Colton Point State Park is located on the west rim of the Pennsylvania Grand Canyon. The park can be accessed by US-6 and is around five miles south of it at Ansonia on Colton Road. There is also another way to reach the park through Galeton, but that road will many more twists and turns which isn't idea for those traveling with RV's Because of this, we recommend that you enter the park form the US-6 exit. While there are no major cities located near the park there are numerous small towns close by, including Ansonia, Galeton and West Pike. If you need to get more supplies these towns will be the best place to stop at before you head into the park.
During the wintertime the park is known for being quite snowy and you may have trouble reaching the park if there is bad weather. Before you begin your journey to Colton Point State Park in the winter make sure you check the weather conditions. If you are unsure whether conditions will be suitable you can call the park office and they will assist you.
There is plenty of parking available at Colton Point State Park.
Unfortunately there are no public transport options that will take you to Colton Point State Park.
The campground at Colton Point State Park is a throw back and a little old school. There are no powered sites available at the campground and the campgrounds is a mixture of walk-in, tent only and RV accessible sites. There are seven sites that permit RV camping, however due to their small size we recommend either site 19, 21, 24 or 25 if you are camping in a small RV or car camping. Despite the small size of the park it does have some great facilities, including vault toilets in the campground, picnic tables, fire rings, water collection stations and a dump station.
Pets are allowed at all of the sites which is a huge plus. Cell phone reception may be difficult to find due to the terrain. The park offers first come, first serve camping along with online reservations. Camping at is only available from the second Friday in March until the third Sunday in October.
For those out there who love to fish you will be pleased to know that there are fishing opportunities for you at Colton Point State Park. If you do plan on fishing within the park please note that the terrain to reach Pine Creek is difficult. You will have to make a long and steep hike down and then going back up will be even more challenging. Hopefully the effort will be worth it! Common species caught in Pine creek include smallmouth bass, trout and panfish.
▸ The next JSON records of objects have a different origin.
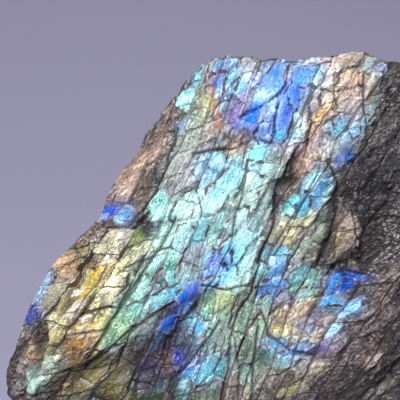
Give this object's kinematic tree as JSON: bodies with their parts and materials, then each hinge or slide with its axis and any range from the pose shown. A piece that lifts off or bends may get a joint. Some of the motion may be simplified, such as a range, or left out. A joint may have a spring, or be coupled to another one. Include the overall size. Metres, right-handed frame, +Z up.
{
  "type": "rough mineral chunk",
  "caption": "Rough chunk of labradorite with an open cleavage face that flashes blue, green and gold, and a flat break to stand on.",
  "frame": {"origin": "middle of the bounding box's bottom face, on the flat break that the chunk stands on", "axes": "+Z up, +X along the chunk's longest extent, and the show face with the flash looks along -Y"},
  "size_m": [0.1228, 0.064, 0.103],
  "materials": {
    "labradorite": "rough cleaved feldspar with blue, green and gold flash, dark cracks and grey-brown matrix"
  },
  "bodies": {
    "root": {"labradorite_chunk": "labradorite"}
  },
  "joints": []
}
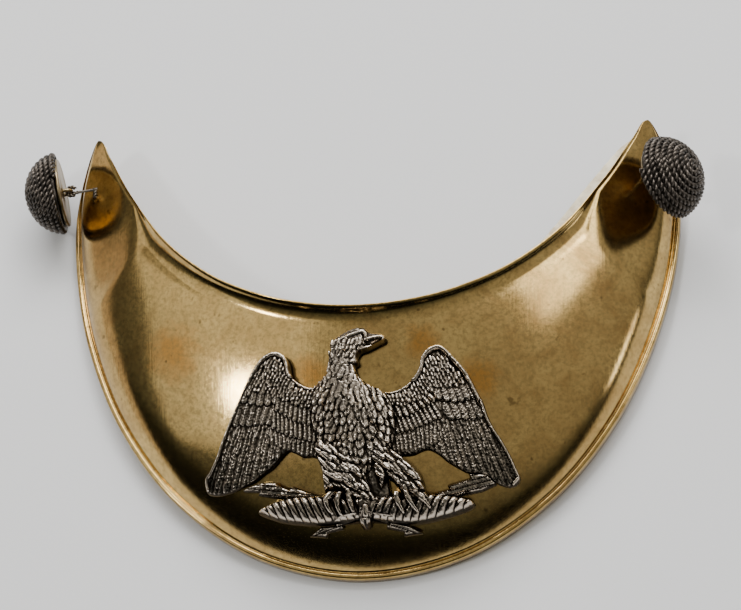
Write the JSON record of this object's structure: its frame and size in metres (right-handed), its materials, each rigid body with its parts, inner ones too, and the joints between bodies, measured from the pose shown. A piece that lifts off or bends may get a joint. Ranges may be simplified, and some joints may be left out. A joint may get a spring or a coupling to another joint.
{
  "type": "gorget",
  "caption": "Crescent metal neck plate with a domed face, a raised eagle badge in the middle and a cord-wound button tied to each pointed tip.",
  "frame": {"origin": "bottom centre of the whole object's box, on the surface it lies on", "axes": "+Z out of the surface through the domed face, +Y towards the pointed tips, +X to the right as seen from the front"},
  "size_m": [0.1516, 0.1, 0.0259],
  "materials": {
    "brass_sheet": "polished, fine scratches and brown tarnish",
    "brass_disc": "dull",
    "cast_silver": "silver casting, dark in the hollows, worn bright on the ridges",
    "silver_cord": "silver cord gone nearly black",
    "silver_wire": "bare wire",
    "cream_leather": "plain edge"
  },
  "bodies": {
    "root": {"plate": "brass_sheet", "lining_edge": "cream_leather", "eagle": "cast_silver", "button_back_left": "brass_disc", "button_back_right": "brass_disc", "button_cord_left": "silver_cord", "button_cord_right": "silver_cord", "tie_wire_left": "silver_wire", "tie_wire_right": "silver_wire"}
  },
  "joints": []
}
Hikers looking for a challenge will be very pleased by the trails on offer at Colton Point State Park. There are two trails within the park that are a combined four miles in length that offers one easy and one very difficult trail. The most difficult trail, known as the Turkey Path, descends around one and a half miles to the floor of the canyon. The hike is very difficult but it will be worth it when you see the 70-foot cascading waterfall and many different smaller waterfalls near the bottom of the trail.
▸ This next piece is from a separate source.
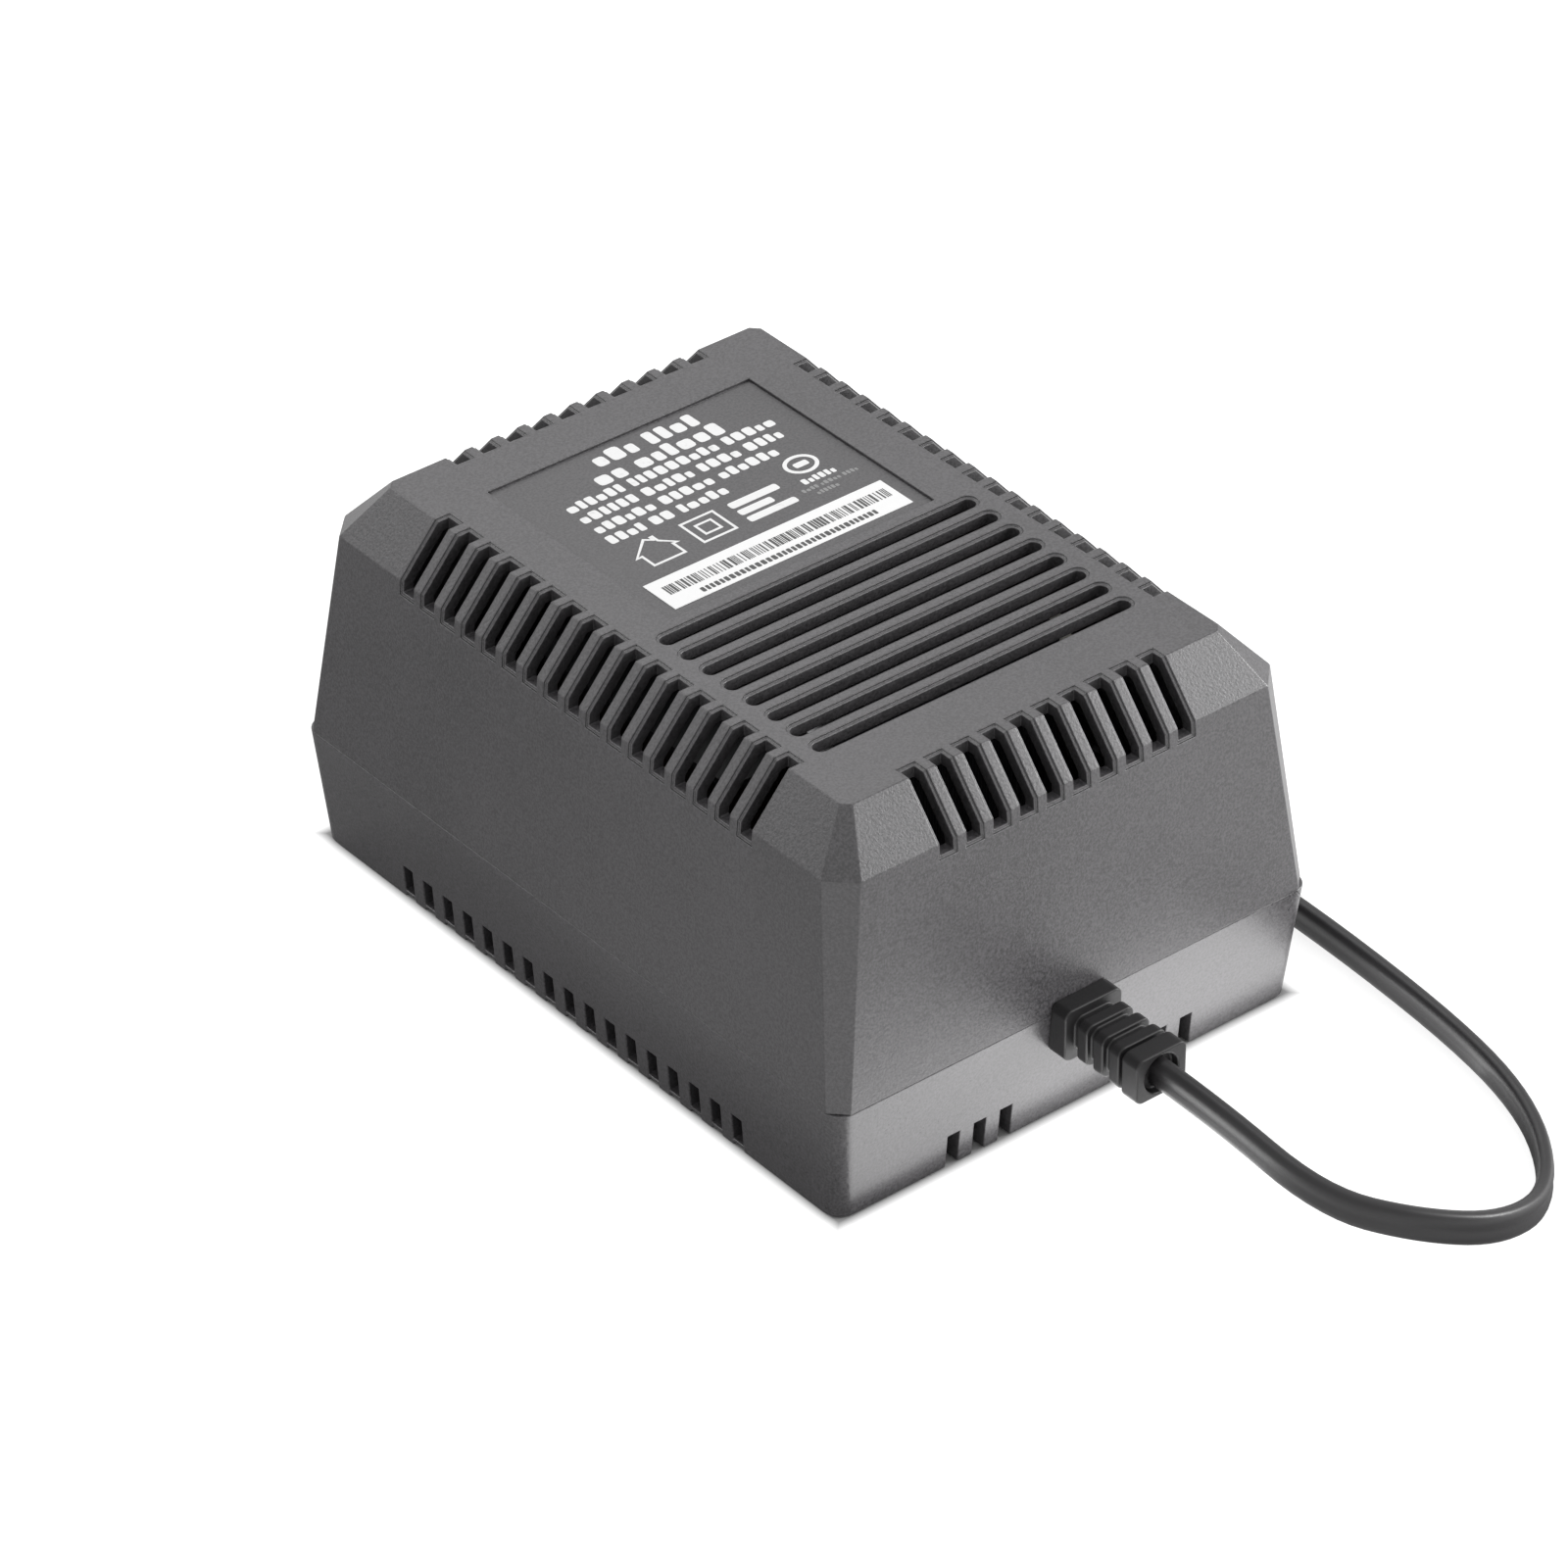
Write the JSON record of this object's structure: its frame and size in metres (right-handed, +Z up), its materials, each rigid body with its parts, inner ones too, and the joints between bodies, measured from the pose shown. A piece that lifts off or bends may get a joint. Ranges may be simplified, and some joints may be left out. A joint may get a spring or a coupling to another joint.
{
  "type": "desktop mains transformer",
  "caption": "Desktop AC transformer in a vented two-shell plastic case, laminated core and bobbin inside, moulded strain relief, flat twin output lead with a barrel plug.",
  "frame": {"origin": "middle of the case's footprint, on the surface that it stands on", "axes": "+Z up, -Y the end that the output lead leaves, +X the right side seen from that end"},
  "size_m": [0.1218, 0.2297, 0.0605],
  "materials": {
    "case_plastic": "charcoal moulded case with a fine spark-eroded grain",
    "screw_steel": "zinc-plated screws, bolts, nuts and washers",
    "lamination_steel": "varnished silicon-steel laminations",
    "bobbin_nylon": "natural nylon bobbin",
    "tinned_brass": "tinned terminal pins",
    "enamelled_wire": "enamelled copper wire",
    "winding_tape": "yellow polyester tape",
    "fuse_can": "metal can of the thermal fuse",
    "lead_insulation": "insulation of the hook-up leads",
    "cap_nylon": "nylon crimp caps",
    "cord_pvc": "black flexible vinyl of the strain relief, gland and flat twin lead",
    "label_film": "dark printed film",
    "sticker_paper": "white paper sticker",
    "tie_plastic": "black tie round the wound-up lead",
    "plug_pvc": "black vinyl overmoulding of the plug",
    "plated_barrel": "nickel-plated barrel",
    "plug_insulation": "insulating core of the barrel"
  },
  "bodies": {
    "root": {"upper_housing": "case_plastic", "base_housing": "case_plastic", "housing_screws": "screw_steel", "core_e_laminations": "lamination_steel", "core_i_laminations": "lamination_steel", "core_bolts": "screw_steel", "core_nuts": "screw_steel", "core_washers": "screw_steel", "bobbin": "bobbin_nylon", "terminal_pins": "tinned_brass", "primary_winding": "enamelled_wire", "secondary_winding": "enamelled_wire", "primary_tape": "winding_tape", "secondary_tape": "winding_tape", "thermal_fuse": "fuse_can", "primary_leads": "lead_insulation", "splice_caps": "cap_nylon", "secondary_leads": "lead_insulation", "strain_relief": "cord_pvc", "rear_cord_gland": "cord_pvc", "rating_label": "label_film", "serial_sticker": "sticker_paper", "cord_hank": "cord_pvc", "cord_tie": "tie_plastic", "output_cord": "cord_pvc", "cord_tail": "cord_pvc", "plug_body": "plug_pvc", "plug_barrel": "plated_barrel", "plug_insulator": "plug_insulation", "plug_contact": "plated_barrel"}
  },
  "joints": []
}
One of the best ways to relax when visiting Colton Point State Park is to make the most of the parks amenities and go for a picnic. The park is well equipped to handle your picnicking needs, whether they be big or small. There are numerous picnic tables available for you to use all year round that are scattered throughout the park. If you are with a large group and wanting to host a picnic Colton Point State Park also has you covered. There are reservable pavilions throughout the park and three of them come with fireplaces! These pavilions can be reserved up to 11 months in advance with a fee, or if they aren't in use they are free on a first-come, first-served basis.
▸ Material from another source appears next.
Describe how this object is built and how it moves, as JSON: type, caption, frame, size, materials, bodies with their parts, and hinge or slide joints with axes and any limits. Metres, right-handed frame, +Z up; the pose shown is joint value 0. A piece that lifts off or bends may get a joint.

If you love to hunt then you will be happy to know that hunting is permitted in Colton Point State Park during specific hunting seasons. The park has around 100 acres that are available for hunting use, but make sure you check at the park office where this area is to make sure you are following the rules and regulations. Common species found in the park include deer, rabbit, squirrel, turkey and pheasant. You are also allowed to trap and train dogs in the park.
Pine Creek river has some of the best whitewater opportunities for the thrill seekers looking for a challenge. The most popular area is known as Owasee Rapid. It is a Class II section that is located around three miles from the town of Ansonia. When the whitewater is flowing at normal levels a 17' canoe can be taken down them if you have whitewater experience. Please note that there are no rentals available from the park so you will have to bring your own equipment if you want to take a trip down the whitewater rapids.
For the birding fans you will be impressed by the diversity in Colton Point State Park and the Pennsylvania Grand Canyon. The canyon is listed by the Pennsylvania Audubon Society as being an important birding area. The area offer views some fantastic opportunities to view birds that include bald eagles, ravens, hawks, and many types of warblers. Make sure you check out the park website to see if there are any birding events going on during your stay at the park.